EXERCISE DIRECTIONS: Repeat the whole listing exactly.

DATA PROVIDED:
========

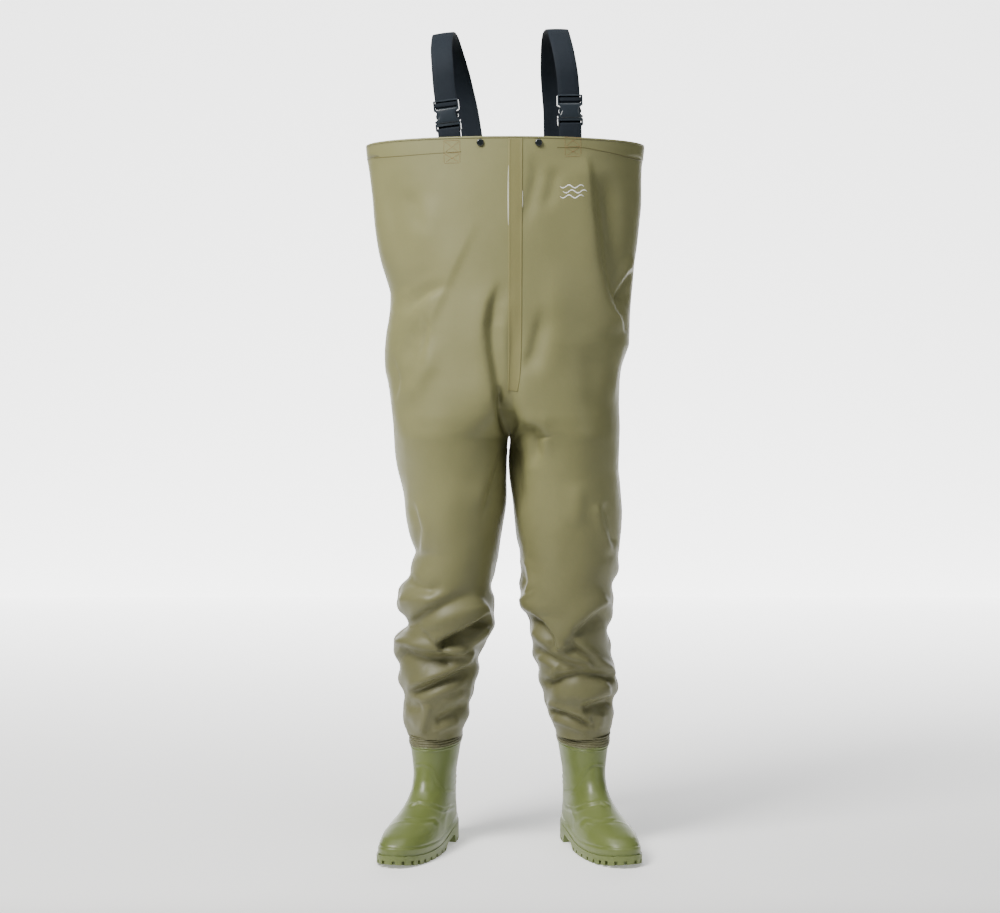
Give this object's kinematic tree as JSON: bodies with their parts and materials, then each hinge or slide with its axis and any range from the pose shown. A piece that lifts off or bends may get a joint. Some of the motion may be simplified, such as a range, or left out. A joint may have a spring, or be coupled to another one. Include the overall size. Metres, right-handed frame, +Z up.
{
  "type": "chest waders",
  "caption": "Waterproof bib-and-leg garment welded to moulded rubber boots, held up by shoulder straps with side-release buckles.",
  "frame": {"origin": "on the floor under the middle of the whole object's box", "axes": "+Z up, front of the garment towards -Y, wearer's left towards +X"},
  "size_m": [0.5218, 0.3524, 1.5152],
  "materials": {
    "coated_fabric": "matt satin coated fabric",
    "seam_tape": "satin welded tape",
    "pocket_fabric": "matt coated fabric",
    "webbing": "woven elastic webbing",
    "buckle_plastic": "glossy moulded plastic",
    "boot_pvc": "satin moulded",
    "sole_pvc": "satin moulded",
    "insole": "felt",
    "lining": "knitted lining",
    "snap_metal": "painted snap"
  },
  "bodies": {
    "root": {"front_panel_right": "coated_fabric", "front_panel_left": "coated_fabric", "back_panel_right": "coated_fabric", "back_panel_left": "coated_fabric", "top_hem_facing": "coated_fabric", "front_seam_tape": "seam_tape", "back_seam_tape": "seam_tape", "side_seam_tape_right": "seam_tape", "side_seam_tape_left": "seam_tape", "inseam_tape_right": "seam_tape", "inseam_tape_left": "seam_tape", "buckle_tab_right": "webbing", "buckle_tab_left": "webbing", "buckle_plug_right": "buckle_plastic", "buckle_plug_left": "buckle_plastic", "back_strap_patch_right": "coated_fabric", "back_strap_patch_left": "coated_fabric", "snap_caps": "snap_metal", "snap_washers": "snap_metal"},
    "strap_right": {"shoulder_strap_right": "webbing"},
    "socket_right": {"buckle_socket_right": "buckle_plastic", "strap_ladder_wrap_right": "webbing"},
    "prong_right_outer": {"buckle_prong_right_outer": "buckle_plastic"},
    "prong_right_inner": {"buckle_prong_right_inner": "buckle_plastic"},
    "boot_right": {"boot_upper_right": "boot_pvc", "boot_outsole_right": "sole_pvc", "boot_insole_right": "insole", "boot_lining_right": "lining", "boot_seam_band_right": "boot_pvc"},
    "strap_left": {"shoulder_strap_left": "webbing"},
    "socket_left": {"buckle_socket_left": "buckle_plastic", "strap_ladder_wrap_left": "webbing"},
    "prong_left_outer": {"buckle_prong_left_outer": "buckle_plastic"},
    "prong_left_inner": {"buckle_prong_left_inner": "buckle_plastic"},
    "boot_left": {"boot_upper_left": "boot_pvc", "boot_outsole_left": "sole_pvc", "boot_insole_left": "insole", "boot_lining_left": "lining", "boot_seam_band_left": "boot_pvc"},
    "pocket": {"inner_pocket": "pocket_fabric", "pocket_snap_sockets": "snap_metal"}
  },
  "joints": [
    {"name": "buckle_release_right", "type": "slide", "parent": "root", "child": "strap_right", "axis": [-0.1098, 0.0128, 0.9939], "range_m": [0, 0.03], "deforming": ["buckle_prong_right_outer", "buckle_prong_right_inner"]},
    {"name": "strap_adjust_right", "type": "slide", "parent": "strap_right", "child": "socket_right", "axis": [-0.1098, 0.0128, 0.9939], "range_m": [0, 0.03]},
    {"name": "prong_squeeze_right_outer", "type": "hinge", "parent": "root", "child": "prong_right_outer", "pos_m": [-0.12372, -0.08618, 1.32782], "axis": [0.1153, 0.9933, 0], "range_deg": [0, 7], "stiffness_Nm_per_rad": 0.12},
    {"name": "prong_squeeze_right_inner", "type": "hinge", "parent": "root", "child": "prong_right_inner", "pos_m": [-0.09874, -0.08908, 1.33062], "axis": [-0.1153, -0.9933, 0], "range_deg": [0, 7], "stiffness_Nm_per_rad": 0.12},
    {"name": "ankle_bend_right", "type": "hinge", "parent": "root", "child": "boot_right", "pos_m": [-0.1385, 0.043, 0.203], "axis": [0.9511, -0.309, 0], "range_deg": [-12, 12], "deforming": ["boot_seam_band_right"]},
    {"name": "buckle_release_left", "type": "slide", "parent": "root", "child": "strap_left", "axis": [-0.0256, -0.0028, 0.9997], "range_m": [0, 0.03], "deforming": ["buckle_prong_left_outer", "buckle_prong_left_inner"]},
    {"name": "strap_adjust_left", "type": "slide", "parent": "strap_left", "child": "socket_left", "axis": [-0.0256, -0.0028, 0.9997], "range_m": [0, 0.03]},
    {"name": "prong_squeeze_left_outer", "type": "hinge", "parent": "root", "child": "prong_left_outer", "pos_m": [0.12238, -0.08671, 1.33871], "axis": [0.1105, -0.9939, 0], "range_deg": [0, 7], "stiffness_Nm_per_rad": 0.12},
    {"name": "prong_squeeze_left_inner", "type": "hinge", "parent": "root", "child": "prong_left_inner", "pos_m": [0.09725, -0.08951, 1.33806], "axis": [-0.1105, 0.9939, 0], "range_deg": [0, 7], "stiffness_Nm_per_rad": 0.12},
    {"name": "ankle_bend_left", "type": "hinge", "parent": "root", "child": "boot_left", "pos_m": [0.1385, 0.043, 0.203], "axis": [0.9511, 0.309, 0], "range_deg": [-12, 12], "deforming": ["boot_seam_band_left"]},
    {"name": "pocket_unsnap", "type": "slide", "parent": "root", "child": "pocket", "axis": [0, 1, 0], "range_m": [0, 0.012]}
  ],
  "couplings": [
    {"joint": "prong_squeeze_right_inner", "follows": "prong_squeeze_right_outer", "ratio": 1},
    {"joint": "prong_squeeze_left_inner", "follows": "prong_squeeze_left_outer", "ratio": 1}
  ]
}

========

SOLUTION FOR THIS EXERCISE:
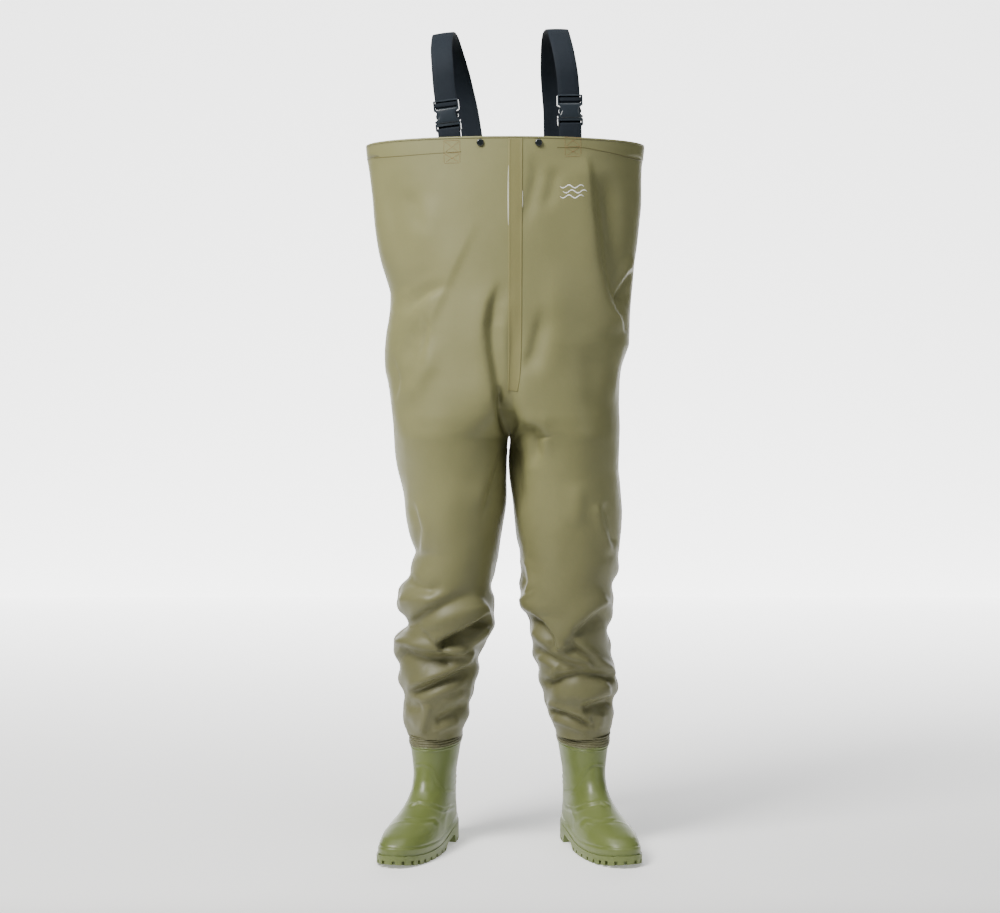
Give this object's kinematic tree as JSON: bodies with their parts and materials, then each hinge or slide with its axis and any range from the pose shown. A piece that lifts off or bends may get a joint. Some of the motion may be simplified, such as a range, or left out. A joint may have a spring, or be coupled to another one. Include the overall size. Metres, right-handed frame, +Z up.
{
  "type": "chest waders",
  "caption": "Waterproof bib-and-leg garment welded to moulded rubber boots, held up by shoulder straps with side-release buckles.",
  "frame": {"origin": "on the floor under the middle of the whole object's box", "axes": "+Z up, front of the garment towards -Y, wearer's left towards +X"},
  "size_m": [0.5218, 0.3524, 1.5152],
  "materials": {
    "coated_fabric": "matt satin coated fabric",
    "seam_tape": "satin welded tape",
    "pocket_fabric": "matt coated fabric",
    "webbing": "woven elastic webbing",
    "buckle_plastic": "glossy moulded plastic",
    "boot_pvc": "satin moulded",
    "sole_pvc": "satin moulded",
    "insole": "felt",
    "lining": "knitted lining",
    "snap_metal": "painted snap"
  },
  "bodies": {
    "root": {"front_panel_right": "coated_fabric", "front_panel_left": "coated_fabric", "back_panel_right": "coated_fabric", "back_panel_left": "coated_fabric", "top_hem_facing": "coated_fabric", "front_seam_tape": "seam_tape", "back_seam_tape": "seam_tape", "side_seam_tape_right": "seam_tape", "side_seam_tape_left": "seam_tape", "inseam_tape_right": "seam_tape", "inseam_tape_left": "seam_tape", "buckle_tab_right": "webbing", "buckle_tab_left": "webbing", "buckle_plug_right": "buckle_plastic", "buckle_plug_left": "buckle_plastic", "back_strap_patch_right": "coated_fabric", "back_strap_patch_left": "coated_fabric", "snap_caps": "snap_metal", "snap_washers": "snap_metal"},
    "strap_right": {"shoulder_strap_right": "webbing"},
    "socket_right": {"buckle_socket_right": "buckle_plastic", "strap_ladder_wrap_right": "webbing"},
    "prong_right_outer": {"buckle_prong_right_outer": "buckle_plastic"},
    "prong_right_inner": {"buckle_prong_right_inner": "buckle_plastic"},
    "boot_right": {"boot_upper_right": "boot_pvc", "boot_outsole_right": "sole_pvc", "boot_insole_right": "insole", "boot_lining_right": "lining", "boot_seam_band_right": "boot_pvc"},
    "strap_left": {"shoulder_strap_left": "webbing"},
    "socket_left": {"buckle_socket_left": "buckle_plastic", "strap_ladder_wrap_left": "webbing"},
    "prong_left_outer": {"buckle_prong_left_outer": "buckle_plastic"},
    "prong_left_inner": {"buckle_prong_left_inner": "buckle_plastic"},
    "boot_left": {"boot_upper_left": "boot_pvc", "boot_outsole_left": "sole_pvc", "boot_insole_left": "insole", "boot_lining_left": "lining", "boot_seam_band_left": "boot_pvc"},
    "pocket": {"inner_pocket": "pocket_fabric", "pocket_snap_sockets": "snap_metal"}
  },
  "joints": [
    {"name": "buckle_release_right", "type": "slide", "parent": "root", "child": "strap_right", "axis": [-0.1098, 0.0128, 0.9939], "range_m": [0, 0.03], "deforming": ["buckle_prong_right_outer", "buckle_prong_right_inner"]},
    {"name": "strap_adjust_right", "type": "slide", "parent": "strap_right", "child": "socket_right", "axis": [-0.1098, 0.0128, 0.9939], "range_m": [0, 0.03]},
    {"name": "prong_squeeze_right_outer", "type": "hinge", "parent": "root", "child": "prong_right_outer", "pos_m": [-0.12372, -0.08618, 1.32782], "axis": [0.1153, 0.9933, 0], "range_deg": [0, 7], "stiffness_Nm_per_rad": 0.12},
    {"name": "prong_squeeze_right_inner", "type": "hinge", "parent": "root", "child": "prong_right_inner", "pos_m": [-0.09874, -0.08908, 1.33062], "axis": [-0.1153, -0.9933, 0], "range_deg": [0, 7], "stiffness_Nm_per_rad": 0.12},
    {"name": "ankle_bend_right", "type": "hinge", "parent": "root", "child": "boot_right", "pos_m": [-0.1385, 0.043, 0.203], "axis": [0.9511, -0.309, 0], "range_deg": [-12, 12], "deforming": ["boot_seam_band_right"]},
    {"name": "buckle_release_left", "type": "slide", "parent": "root", "child": "strap_left", "axis": [-0.0256, -0.0028, 0.9997], "range_m": [0, 0.03], "deforming": ["buckle_prong_left_outer", "buckle_prong_left_inner"]},
    {"name": "strap_adjust_left", "type": "slide", "parent": "strap_left", "child": "socket_left", "axis": [-0.0256, -0.0028, 0.9997], "range_m": [0, 0.03]},
    {"name": "prong_squeeze_left_outer", "type": "hinge", "parent": "root", "child": "prong_left_outer", "pos_m": [0.12238, -0.08671, 1.33871], "axis": [0.1105, -0.9939, 0], "range_deg": [0, 7], "stiffness_Nm_per_rad": 0.12},
    {"name": "prong_squeeze_left_inner", "type": "hinge", "parent": "root", "child": "prong_left_inner", "pos_m": [0.09725, -0.08951, 1.33806], "axis": [-0.1105, 0.9939, 0], "range_deg": [0, 7], "stiffness_Nm_per_rad": 0.12},
    {"name": "ankle_bend_left", "type": "hinge", "parent": "root", "child": "boot_left", "pos_m": [0.1385, 0.043, 0.203], "axis": [0.9511, 0.309, 0], "range_deg": [-12, 12], "deforming": ["boot_seam_band_left"]},
    {"name": "pocket_unsnap", "type": "slide", "parent": "root", "child": "pocket", "axis": [0, 1, 0], "range_m": [0, 0.012]}
  ],
  "couplings": [
    {"joint": "prong_squeeze_right_inner", "follows": "prong_squeeze_right_outer", "ratio": 1},
    {"joint": "prong_squeeze_left_inner", "follows": "prong_squeeze_left_outer", "ratio": 1}
  ]
}